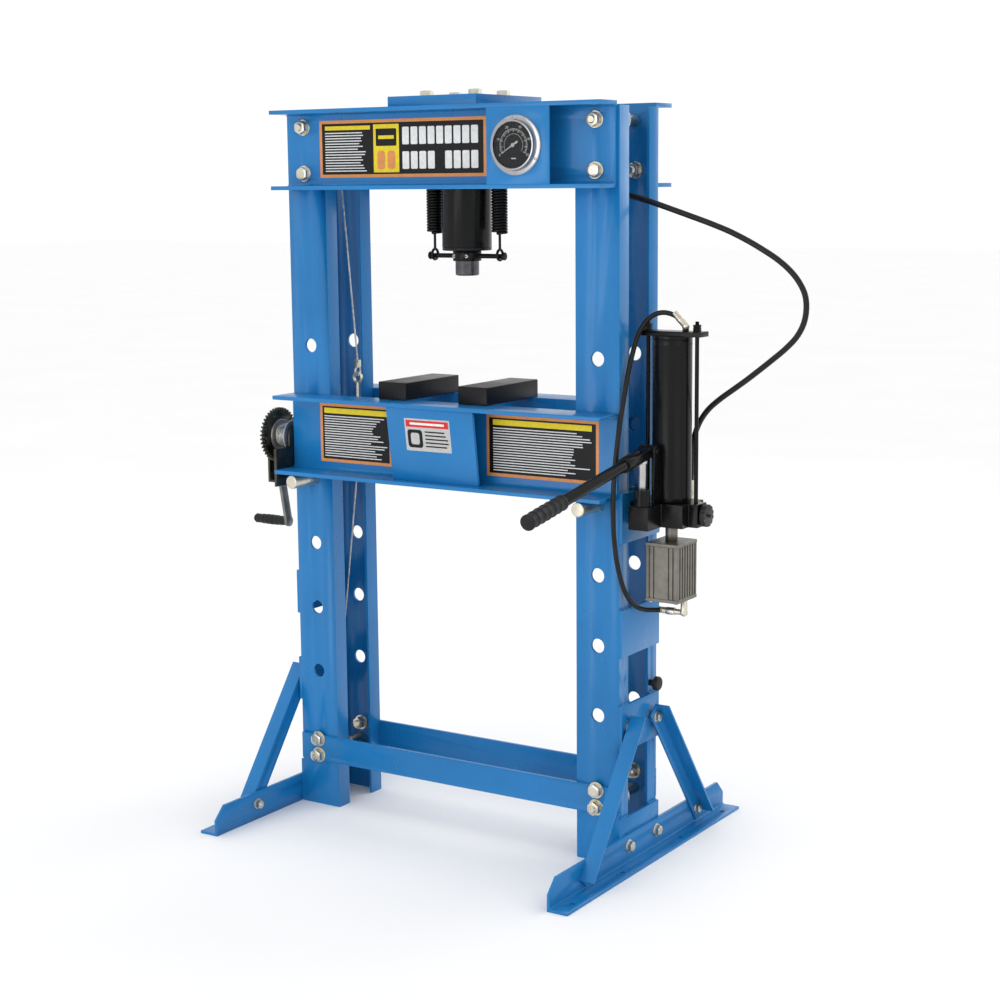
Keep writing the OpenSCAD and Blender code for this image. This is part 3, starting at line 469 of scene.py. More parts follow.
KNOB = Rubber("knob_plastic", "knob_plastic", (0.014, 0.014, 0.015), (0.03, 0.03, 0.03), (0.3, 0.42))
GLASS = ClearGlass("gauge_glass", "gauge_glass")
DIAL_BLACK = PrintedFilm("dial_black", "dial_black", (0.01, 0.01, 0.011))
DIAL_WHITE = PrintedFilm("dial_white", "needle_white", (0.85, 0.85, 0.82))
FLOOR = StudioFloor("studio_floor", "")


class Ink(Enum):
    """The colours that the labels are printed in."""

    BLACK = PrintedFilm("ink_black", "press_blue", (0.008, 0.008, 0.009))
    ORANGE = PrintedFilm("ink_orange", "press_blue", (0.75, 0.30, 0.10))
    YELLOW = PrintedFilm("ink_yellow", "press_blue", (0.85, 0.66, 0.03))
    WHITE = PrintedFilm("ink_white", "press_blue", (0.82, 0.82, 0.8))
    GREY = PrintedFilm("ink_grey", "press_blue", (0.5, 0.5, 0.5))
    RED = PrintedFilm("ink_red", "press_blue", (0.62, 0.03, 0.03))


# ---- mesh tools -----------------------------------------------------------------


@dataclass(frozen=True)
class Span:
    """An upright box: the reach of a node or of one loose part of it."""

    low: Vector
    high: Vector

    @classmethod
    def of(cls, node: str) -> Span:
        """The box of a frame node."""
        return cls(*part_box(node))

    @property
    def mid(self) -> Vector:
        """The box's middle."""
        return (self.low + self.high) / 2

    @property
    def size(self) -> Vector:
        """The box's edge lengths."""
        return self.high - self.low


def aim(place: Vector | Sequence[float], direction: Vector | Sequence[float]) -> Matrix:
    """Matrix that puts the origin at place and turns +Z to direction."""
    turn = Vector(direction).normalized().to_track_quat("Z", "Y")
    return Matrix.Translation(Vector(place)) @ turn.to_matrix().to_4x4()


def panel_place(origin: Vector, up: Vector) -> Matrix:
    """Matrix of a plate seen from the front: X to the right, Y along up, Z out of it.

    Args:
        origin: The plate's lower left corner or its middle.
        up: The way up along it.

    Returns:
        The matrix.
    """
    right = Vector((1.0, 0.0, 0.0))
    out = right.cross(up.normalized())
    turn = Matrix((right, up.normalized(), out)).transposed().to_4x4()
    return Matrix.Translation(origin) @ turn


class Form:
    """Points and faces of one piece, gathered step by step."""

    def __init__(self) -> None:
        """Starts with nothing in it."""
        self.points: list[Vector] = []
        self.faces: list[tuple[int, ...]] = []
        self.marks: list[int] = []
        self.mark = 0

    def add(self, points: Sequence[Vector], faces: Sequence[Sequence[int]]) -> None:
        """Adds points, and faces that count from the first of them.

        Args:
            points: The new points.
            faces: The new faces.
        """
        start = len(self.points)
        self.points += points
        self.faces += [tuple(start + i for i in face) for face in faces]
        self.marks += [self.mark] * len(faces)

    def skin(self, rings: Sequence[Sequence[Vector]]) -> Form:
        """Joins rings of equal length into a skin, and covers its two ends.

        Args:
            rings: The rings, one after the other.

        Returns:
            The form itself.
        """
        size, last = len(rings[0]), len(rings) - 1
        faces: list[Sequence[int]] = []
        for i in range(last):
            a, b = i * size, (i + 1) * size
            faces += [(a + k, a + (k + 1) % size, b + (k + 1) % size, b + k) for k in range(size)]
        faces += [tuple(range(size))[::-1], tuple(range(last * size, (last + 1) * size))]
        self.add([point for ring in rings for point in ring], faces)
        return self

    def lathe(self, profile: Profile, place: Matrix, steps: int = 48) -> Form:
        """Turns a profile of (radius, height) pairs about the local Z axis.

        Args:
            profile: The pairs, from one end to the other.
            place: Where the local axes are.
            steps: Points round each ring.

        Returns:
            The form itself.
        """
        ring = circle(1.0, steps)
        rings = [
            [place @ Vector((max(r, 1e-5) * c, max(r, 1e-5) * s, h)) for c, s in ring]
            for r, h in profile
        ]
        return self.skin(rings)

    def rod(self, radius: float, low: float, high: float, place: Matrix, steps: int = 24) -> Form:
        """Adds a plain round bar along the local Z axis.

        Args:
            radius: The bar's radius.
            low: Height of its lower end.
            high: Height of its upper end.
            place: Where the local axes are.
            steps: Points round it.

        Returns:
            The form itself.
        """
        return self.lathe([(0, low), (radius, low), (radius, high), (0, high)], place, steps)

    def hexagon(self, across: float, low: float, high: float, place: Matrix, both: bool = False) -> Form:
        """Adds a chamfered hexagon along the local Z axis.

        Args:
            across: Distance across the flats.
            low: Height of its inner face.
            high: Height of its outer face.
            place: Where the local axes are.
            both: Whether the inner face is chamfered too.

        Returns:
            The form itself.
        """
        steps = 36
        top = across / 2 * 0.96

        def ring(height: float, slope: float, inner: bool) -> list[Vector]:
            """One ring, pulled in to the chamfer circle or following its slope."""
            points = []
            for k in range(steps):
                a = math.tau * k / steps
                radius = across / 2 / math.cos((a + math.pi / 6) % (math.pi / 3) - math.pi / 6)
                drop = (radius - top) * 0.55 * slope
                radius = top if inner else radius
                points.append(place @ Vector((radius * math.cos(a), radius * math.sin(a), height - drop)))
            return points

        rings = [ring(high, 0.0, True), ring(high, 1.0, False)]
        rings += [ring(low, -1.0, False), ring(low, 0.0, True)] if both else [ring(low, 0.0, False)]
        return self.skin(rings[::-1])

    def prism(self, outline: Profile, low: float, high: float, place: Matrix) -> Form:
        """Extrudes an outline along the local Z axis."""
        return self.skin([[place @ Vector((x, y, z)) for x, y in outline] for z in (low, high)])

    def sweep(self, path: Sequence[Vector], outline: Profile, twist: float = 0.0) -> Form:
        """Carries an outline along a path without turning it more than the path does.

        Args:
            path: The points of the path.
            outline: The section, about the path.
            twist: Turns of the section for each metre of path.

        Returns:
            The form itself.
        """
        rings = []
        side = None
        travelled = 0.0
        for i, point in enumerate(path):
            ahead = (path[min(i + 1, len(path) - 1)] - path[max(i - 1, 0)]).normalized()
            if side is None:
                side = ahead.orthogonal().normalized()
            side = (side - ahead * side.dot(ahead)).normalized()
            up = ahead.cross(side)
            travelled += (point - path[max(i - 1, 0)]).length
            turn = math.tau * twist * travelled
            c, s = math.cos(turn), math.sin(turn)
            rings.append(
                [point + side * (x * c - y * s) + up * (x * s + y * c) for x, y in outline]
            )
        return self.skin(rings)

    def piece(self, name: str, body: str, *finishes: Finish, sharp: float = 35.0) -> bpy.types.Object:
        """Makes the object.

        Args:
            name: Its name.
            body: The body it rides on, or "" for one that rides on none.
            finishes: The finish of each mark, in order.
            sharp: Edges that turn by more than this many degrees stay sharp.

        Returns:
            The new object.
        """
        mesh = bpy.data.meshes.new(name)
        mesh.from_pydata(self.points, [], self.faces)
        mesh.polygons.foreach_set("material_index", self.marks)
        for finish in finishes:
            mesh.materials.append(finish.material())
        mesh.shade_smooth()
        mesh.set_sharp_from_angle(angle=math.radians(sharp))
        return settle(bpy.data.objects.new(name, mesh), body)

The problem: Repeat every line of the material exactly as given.

Answer to the task:
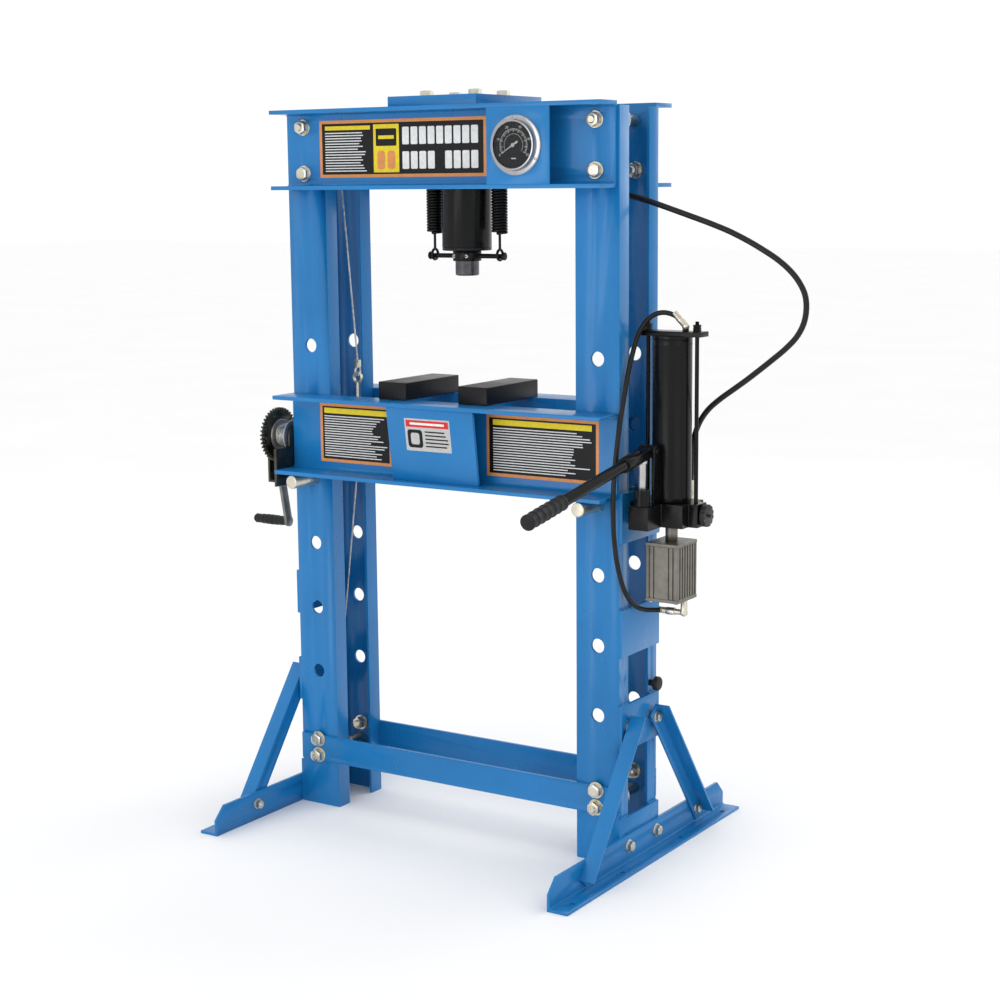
Keep writing the OpenSCAD and Blender code for this image. This is part 3, starting at line 469 of scene.py. More parts follow.
KNOB = Rubber("knob_plastic", "knob_plastic", (0.014, 0.014, 0.015), (0.03, 0.03, 0.03), (0.3, 0.42))
GLASS = ClearGlass("gauge_glass", "gauge_glass")
DIAL_BLACK = PrintedFilm("dial_black", "dial_black", (0.01, 0.01, 0.011))
DIAL_WHITE = PrintedFilm("dial_white", "needle_white", (0.85, 0.85, 0.82))
FLOOR = StudioFloor("studio_floor", "")


class Ink(Enum):
    """The colours that the labels are printed in."""

    BLACK = PrintedFilm("ink_black", "press_blue", (0.008, 0.008, 0.009))
    ORANGE = PrintedFilm("ink_orange", "press_blue", (0.75, 0.30, 0.10))
    YELLOW = PrintedFilm("ink_yellow", "press_blue", (0.85, 0.66, 0.03))
    WHITE = PrintedFilm("ink_white", "press_blue", (0.82, 0.82, 0.8))
    GREY = PrintedFilm("ink_grey", "press_blue", (0.5, 0.5, 0.5))
    RED = PrintedFilm("ink_red", "press_blue", (0.62, 0.03, 0.03))


# ---- mesh tools -----------------------------------------------------------------


@dataclass(frozen=True)
class Span:
    """An upright box: the reach of a node or of one loose part of it."""

    low: Vector
    high: Vector

    @classmethod
    def of(cls, node: str) -> Span:
        """The box of a frame node."""
        return cls(*part_box(node))

    @property
    def mid(self) -> Vector:
        """The box's middle."""
        return (self.low + self.high) / 2

    @property
    def size(self) -> Vector:
        """The box's edge lengths."""
        return self.high - self.low


def aim(place: Vector | Sequence[float], direction: Vector | Sequence[float]) -> Matrix:
    """Matrix that puts the origin at place and turns +Z to direction."""
    turn = Vector(direction).normalized().to_track_quat("Z", "Y")
    return Matrix.Translation(Vector(place)) @ turn.to_matrix().to_4x4()


def panel_place(origin: Vector, up: Vector) -> Matrix:
    """Matrix of a plate seen from the front: X to the right, Y along up, Z out of it.

    Args:
        origin: The plate's lower left corner or its middle.
        up: The way up along it.

    Returns:
        The matrix.
    """
    right = Vector((1.0, 0.0, 0.0))
    out = right.cross(up.normalized())
    turn = Matrix((right, up.normalized(), out)).transposed().to_4x4()
    return Matrix.Translation(origin) @ turn


class Form:
    """Points and faces of one piece, gathered step by step."""

    def __init__(self) -> None:
        """Starts with nothing in it."""
        self.points: list[Vector] = []
        self.faces: list[tuple[int, ...]] = []
        self.marks: list[int] = []
        self.mark = 0

    def add(self, points: Sequence[Vector], faces: Sequence[Sequence[int]]) -> None:
        """Adds points, and faces that count from the first of them.

        Args:
            points: The new points.
            faces: The new faces.
        """
        start = len(self.points)
        self.points += points
        self.faces += [tuple(start + i for i in face) for face in faces]
        self.marks += [self.mark] * len(faces)

    def skin(self, rings: Sequence[Sequence[Vector]]) -> Form:
        """Joins rings of equal length into a skin, and covers its two ends.

        Args:
            rings: The rings, one after the other.

        Returns:
            The form itself.
        """
        size, last = len(rings[0]), len(rings) - 1
        faces: list[Sequence[int]] = []
        for i in range(last):
            a, b = i * size, (i + 1) * size
            faces += [(a + k, a + (k + 1) % size, b + (k + 1) % size, b + k) for k in range(size)]
        faces += [tuple(range(size))[::-1], tuple(range(last * size, (last + 1) * size))]
        self.add([point for ring in rings for point in ring], faces)
        return self

    def lathe(self, profile: Profile, place: Matrix, steps: int = 48) -> Form:
        """Turns a profile of (radius, height) pairs about the local Z axis.

        Args:
            profile: The pairs, from one end to the other.
            place: Where the local axes are.
            steps: Points round each ring.

        Returns:
            The form itself.
        """
        ring = circle(1.0, steps)
        rings = [
            [place @ Vector((max(r, 1e-5) * c, max(r, 1e-5) * s, h)) for c, s in ring]
            for r, h in profile
        ]
        return self.skin(rings)

    def rod(self, radius: float, low: float, high: float, place: Matrix, steps: int = 24) -> Form:
        """Adds a plain round bar along the local Z axis.

        Args:
            radius: The bar's radius.
            low: Height of its lower end.
            high: Height of its upper end.
            place: Where the local axes are.
            steps: Points round it.

        Returns:
            The form itself.
        """
        return self.lathe([(0, low), (radius, low), (radius, high), (0, high)], place, steps)

    def hexagon(self, across: float, low: float, high: float, place: Matrix, both: bool = False) -> Form:
        """Adds a chamfered hexagon along the local Z axis.

        Args:
            across: Distance across the flats.
            low: Height of its inner face.
            high: Height of its outer face.
            place: Where the local axes are.
            both: Whether the inner face is chamfered too.

        Returns:
            The form itself.
        """
        steps = 36
        top = across / 2 * 0.96

        def ring(height: float, slope: float, inner: bool) -> list[Vector]:
            """One ring, pulled in to the chamfer circle or following its slope."""
            points = []
            for k in range(steps):
                a = math.tau * k / steps
                radius = across / 2 / math.cos((a + math.pi / 6) % (math.pi / 3) - math.pi / 6)
                drop = (radius - top) * 0.55 * slope
                radius = top if inner else radius
                points.append(place @ Vector((radius * math.cos(a), radius * math.sin(a), height - drop)))
            return points

        rings = [ring(high, 0.0, True), ring(high, 1.0, False)]
        rings += [ring(low, -1.0, False), ring(low, 0.0, True)] if both else [ring(low, 0.0, False)]
        return self.skin(rings[::-1])

    def prism(self, outline: Profile, low: float, high: float, place: Matrix) -> Form:
        """Extrudes an outline along the local Z axis."""
        return self.skin([[place @ Vector((x, y, z)) for x, y in outline] for z in (low, high)])

    def sweep(self, path: Sequence[Vector], outline: Profile, twist: float = 0.0) -> Form:
        """Carries an outline along a path without turning it more than the path does.

        Args:
            path: The points of the path.
            outline: The section, about the path.
            twist: Turns of the section for each metre of path.

        Returns:
            The form itself.
        """
        rings = []
        side = None
        travelled = 0.0
        for i, point in enumerate(path):
            ahead = (path[min(i + 1, len(path) - 1)] - path[max(i - 1, 0)]).normalized()
            if side is None:
                side = ahead.orthogonal().normalized()
            side = (side - ahead * side.dot(ahead)).normalized()
            up = ahead.cross(side)
            travelled += (point - path[max(i - 1, 0)]).length
            turn = math.tau * twist * travelled
            c, s = math.cos(turn), math.sin(turn)
            rings.append(
                [point + side * (x * c - y * s) + up * (x * s + y * c) for x, y in outline]
            )
        return self.skin(rings)

    def piece(self, name: str, body: str, *finishes: Finish, sharp: float = 35.0) -> bpy.types.Object:
        """Makes the object.

        Args:
            name: Its name.
            body: The body it rides on, or "" for one that rides on none.
            finishes: The finish of each mark, in order.
            sharp: Edges that turn by more than this many degrees stay sharp.

        Returns:
            The new object.
        """
        mesh = bpy.data.meshes.new(name)
        mesh.from_pydata(self.points, [], self.faces)
        mesh.polygons.foreach_set("material_index", self.marks)
        for finish in finishes:
            mesh.materials.append(finish.material())
        mesh.shade_smooth()
        mesh.set_sharp_from_angle(angle=math.radians(sharp))
        return settle(bpy.data.objects.new(name, mesh), body)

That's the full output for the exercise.